#### [Requirements]
Each line of the material below that holds the word "from" needs to be copied.

#### [Information shown]
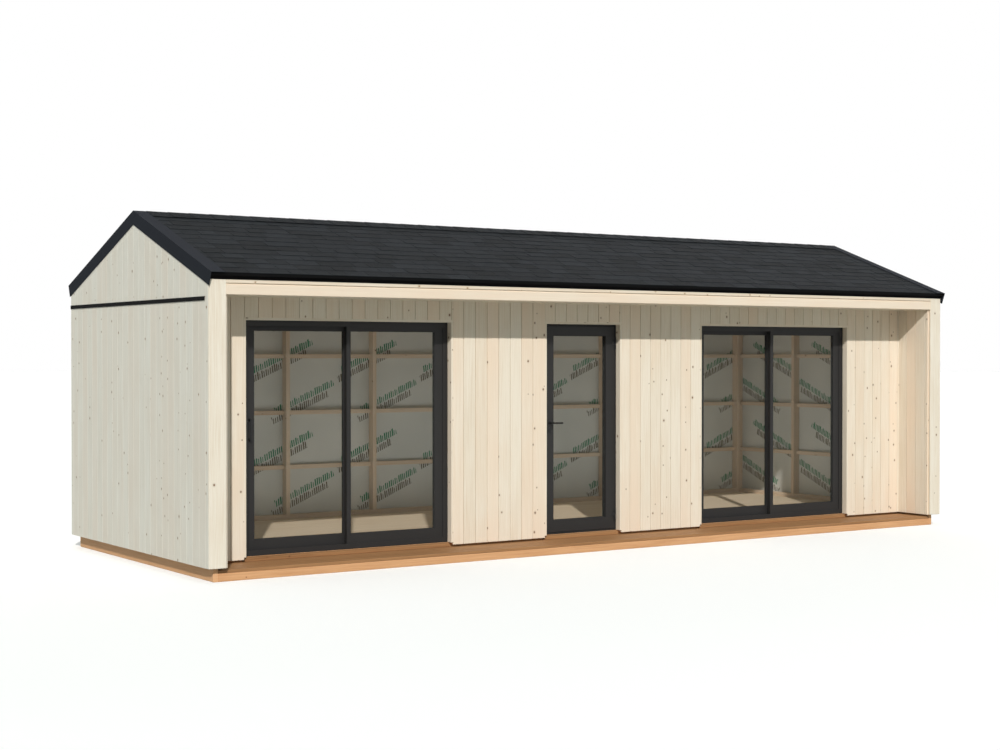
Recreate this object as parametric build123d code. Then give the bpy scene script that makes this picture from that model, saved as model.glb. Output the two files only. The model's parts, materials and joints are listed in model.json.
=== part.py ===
from build123d import *
from math import ceil, cos, radians, sin, tan
import os

# A timber garden office with a recessed porch between two wing walls, two sliding doors, one hinged
# door and a pitched roof. Lengths are millimetres. The origin is on the ground at the centre of the
# plan, X runs along the front, Y from the front to the back and Z up.

# Plan, measured over the cladding
LENGTH = 8970.0
DEPTH = 3365.0
PORCH_DEPTH = 459.0

# Layers of a wall from the outside in, and its framing
CLADDING = 19.0
BATTEN = 22.0
MEMBRANE = 3.0
STUD_DEPTH = 95.0
STUD_WIDTH = 45.0
BACK_STUD_START = 190.0
BACK_STUD_SPACING = 1071.0
END_STUD_SPACING = 1043.0
FRONT_STUD_LIMIT = 620.0
NOGGIN_DEPTH = 45.0
NOGGIN_HEIGHTS = (695.0, 1285.0, 1895.0)
GABLE_RAIL_FOOT = 2398.0
BATTEN_WIDTH = 45.0
BATTEN_ROWS = 5
CLADDING_FOOT = 121.0

# Corner boards at the front of the wings
CORNER_FRONT_WIDTH = 161.0
CORNER_SIDE_WIDTH = 75.0
CORNER_THICKNESS = CLADDING
WING_LINING_SET_BACK = 27.0

# Foundation and floor
FOUNDATION_INSET = 65.0
BEARER_WIDTH = 45.0
BEARER_HEIGHT = 139.5
JOIST_HEIGHT = 45.0
JOIST_WIDTH = 45.0
JOIST_SPACING = 600.0
FLOOR_BOARD = 22.0
PORCH_BEAM_HEIGHT = 70.0
DECK_BOARD = 28.0
DECK_BOARDS = 4
DECK_GAP = 4.0
SILL_DEPTH = 39.0
SILL_FALL = 10.0

# Roof
ROOF_PITCH = 20.0
EAVE_TOP = 2636.0
EAVE_OVERHANG = 40.0
SHINGLES = 8.0
SHINGLE_DRIP = 4.0
ROOF_BOARD = 19.0
ROOF_END_OVERHANG = 3.0
EAVE_TRIM_DROP = 36.0
TRIM_SHEET = 2.0
VERGE_OVERHANG = 62.0
VERGE_FACE = 124.0
VERGE_FLANGE = 130.0
RIDGE_CAP_WIDTH = 150.0
RIDGE_CAP = 4.0
PURLIN_WIDTH = 45.0
PURLIN_HEIGHT = 195.0
PURLINS_A_SIDE = 1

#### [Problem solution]
Recreate this object as parametric build123d code. Then give the bpy scene script that makes this picture from that model, saved as model.glb. Output the two files only. The model's parts, materials and joints are listed in model.json.
from build123d import *
from math import ceil, cos, radians, sin, tan
# plan, X runs along the front, Y from the front to the back and Z up.
# Layers of a wall from the outside in, and its framing